Published online by Cambridge University Press: 14 August 2009
INTRODUCTION
The success or failure of a regime can be measured in relation to the level of opposition it arouses and also in terms of its ability to calm, institutionalise, and contain that opposition. The changing characteristics of regime and opposition were the result of a continuous dialectic – restrained by the unequal distribution of power and made possible by the inability of the regime entirely to set the terms under which the various social and political groups operated. The conditions for political activity were also established by changing socio-economic conditions, as industrialisation, urbanisation, the commercialisation of farming, and migration from the countryside gathered pace and as improved communications and rising literacy affected social relationships, the techniques of government, and the potential for organisation. The balance between continuity and change decisively shifted, presenting many with new opportunities for self-improvement but also involving much of the population in a confusing crise d'adaptation.

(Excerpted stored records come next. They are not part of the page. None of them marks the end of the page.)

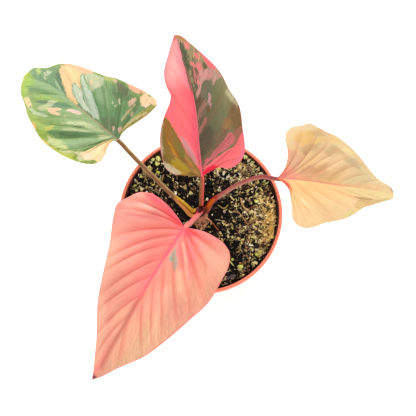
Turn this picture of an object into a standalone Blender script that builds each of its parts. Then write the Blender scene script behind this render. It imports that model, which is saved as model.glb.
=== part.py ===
"""A young homalomena of the pink diamond kind, growing in a 12 cm nursery pot.

Blender units are metres, +Z is up. Sizes below are in millimetres.
The origin is the middle of the pot's underside, and the largest leaf points forward, to -Y.
"""

import math

import bmesh
import bpy
import numpy as np
from mathutils import Matrix, Vector, noise

MM = 0.001
GAP = 0.3  # between pieces that touch

# Pot: a turned shell with a small lip and a ring of drain holes
POT_HEIGHT = 92.0
RIM_RADIUS = 60.0
BASE_RADIUS = 42.5
WALL = 1.2
LIP_HEIGHT = 4.0
LIP_OVERHANG = 1.6
LIP_WIDTH = 2.2
POT_STEPS = 48
DRAIN_COUNT = 8
DRAIN_RADIUS = 4.0
DRAIN_CIRCLE = 29.0

# Soil: fills the pot to a little under the lip, with a lumpy top
SOIL_DEPTH_BELOW_RIM = 6.0
SOIL_RINGS = 15
SOIL_MOUND = 1.8
SOIL_LUMPS = [(14.0, 1.5), (6.5, 1.1)]  # width and height of the lumps
SOIL_LEVEL = POT_HEIGHT - SOIL_DEPTH_BELOW_RIM

# Stem: a short knobby stem that leans back, with a round crown that the leaf stalks grow from
STEM_FOOT = (0.3, -6.2, SOIL_LEVEL)
CROWN_CENTRE = (-0.3, -1.8, SOIL_LEVEL + 11.0)
CROWN_RADIUS = 4.5
STEM_RADIUS = 5.6
STEM_BURIED = 12.0
STEM_SCAR = 0.5  # depth of the grooves between old leaf scars
STEM_STEPS = 16
ROOT_PATH = [(2.4, -4.0, 96.2), (4.4, -5.4, 96.2), (8.2, -8.2, 93.8), (12.7, -12.6, 89.0)]
ROOT_RADIUS = (1.0, 0.4)

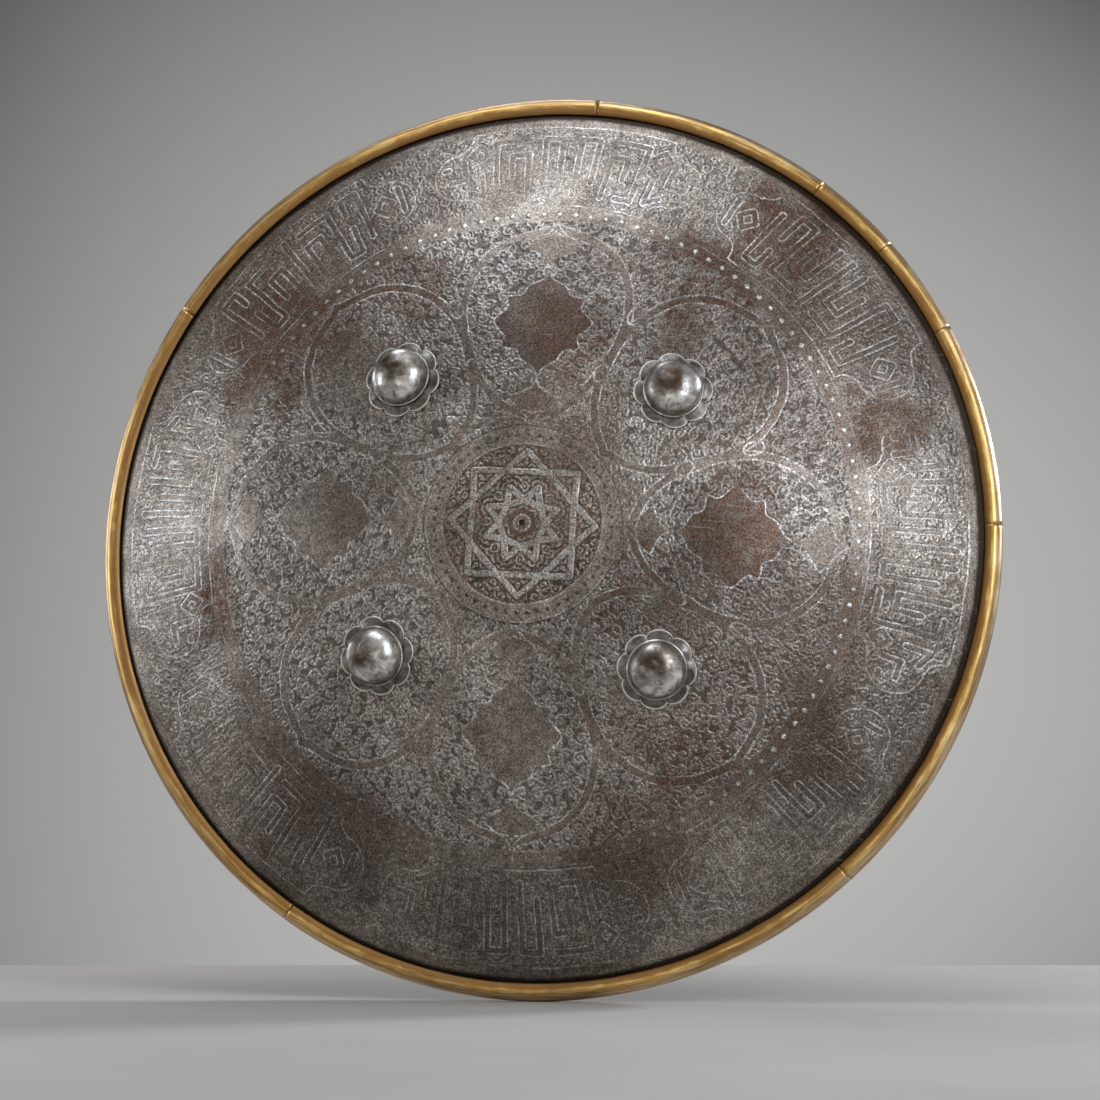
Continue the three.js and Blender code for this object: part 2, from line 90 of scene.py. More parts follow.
BOSS_RADIUS, BOSS_HEIGHT, BOSS_FOOT, BOSS_FLARE = 14.2, 12.5, 1.2, 0.5
PETALS, PETAL_TIP_RADIUS, PETAL_CUSP_RADIUS, PETAL_THICKNESS = 8, 19.4, 16.4, 1.4
# Each corner's place across and up, and how far its rosette is turned in degrees
CORNERS = {
    "upper_left": (-66.8, 69.6, 4), "upper_right": (66.8, 69.6, -8),
    "lower_left": (-68.7, -66.2, -12), "lower_right": (68.7, -66.2, 2),
}
ROSETTE_SEAT = -PLATE_THICKNESS / 2 - SEAT_GAP
BOSS_SEAT = ROSETTE_SEAT - PETAL_THICKNESS - SEAT_GAP
HIDE_THICKNESS = 2.0
HIDE_FRONT = PLATE_THICKNESS / 2 + BED_GAP
HIDE_BACK = HIDE_FRONT + HIDE_THICKNESS
WASHER_RADIUS, WASHER_THICKNESS = 8.2, 1.5
WASHER_SEAT = HIDE_BACK + BED_GAP
COLLAR_RADIUS, COLLAR_THICKNESS = 4.2, 1.5
COLLAR_SEAT = WASHER_SEAT + WASHER_THICKNESS + SEAT_GAP
COLLAR_BACK = COLLAR_SEAT + COLLAR_THICKNESS
SHANK_RADIUS, STEM_RADIUS, STEM_LENGTH = 2.4, 2.9, 6.0
EYE_RADIUS, EYE_WIRE_RADIUS = 5.2, 1.8
EYE_DEPTH = COLLAR_BACK + STEM_LENGTH + EYE_WIRE_RADIUS + EYE_RADIUS
RING_RADIUS, RING_WIRE_RADIUS, RING_SEAT_GAP = 12.0, 1.75, 0.45
RING_DROP = EYE_RADIUS - EYE_WIRE_RADIUS - RING_WIRE_RADIUS - RING_SEAT_GAP


def smooth(low, high, value):
    """0 before low, 1 past high, and an even slope between them."""
    share = np.clip((value - low) / (high - low), 0, 1)
    return share * share * (3 - 2 * share)


class Noise:
    """Smooth noise on a plane, from a lattice of random numbers."""

    SIZE = 64

    def __init__(self, seed):
        self.lattice = np.random.default_rng(seed).random((self.SIZE, self.SIZE)).astype(np.float32)

    def one(self, x, z):
        """One layer of the noise, with patches as large as a cell of the lattice."""
        i, j = np.floor(x).astype(int), np.floor(z).astype(int)
        s, t = x - i, z - j
        s, t = s * s * (3 - 2 * s), t * t * (3 - 2 * t)
        i, j = i % self.SIZE, j % self.SIZE
        k, m = (i + 1) % self.SIZE, (j + 1) % self.SIZE
        low = self.lattice[i, j] * (1 - s) + self.lattice[k, j] * s
        high = self.lattice[i, m] * (1 - s) + self.lattice[k, m] * s
        return low * (1 - t) + high * t

    def __call__(self, x, z, size, octaves=3):
        """From about 0 to 1, with patches of that size."""
        total, weight = 0, 0
        for octave in range(octaves):
            scale, share = 2 ** octave / size, 0.5 ** octave
            total = total + share * self.one(x * scale + 17 * octave, z * scale + 31 * octave)
            weight += share
        return total / weight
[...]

These processes of social and cultural integration inevitably affected both collective identities and the mechanisms for political mobilisation.
The attempt to analyse political behaviour, in a transitional society, soon after the introduction of manhood suffrage raises all manner of analytical problems. The historian's constant efforts to explain politics in terms of ideological commitment or social allegiance are all too likely to lead to over-simplification, if only because every individual exercises a multiplicity of roles and is torn between competing loyalties.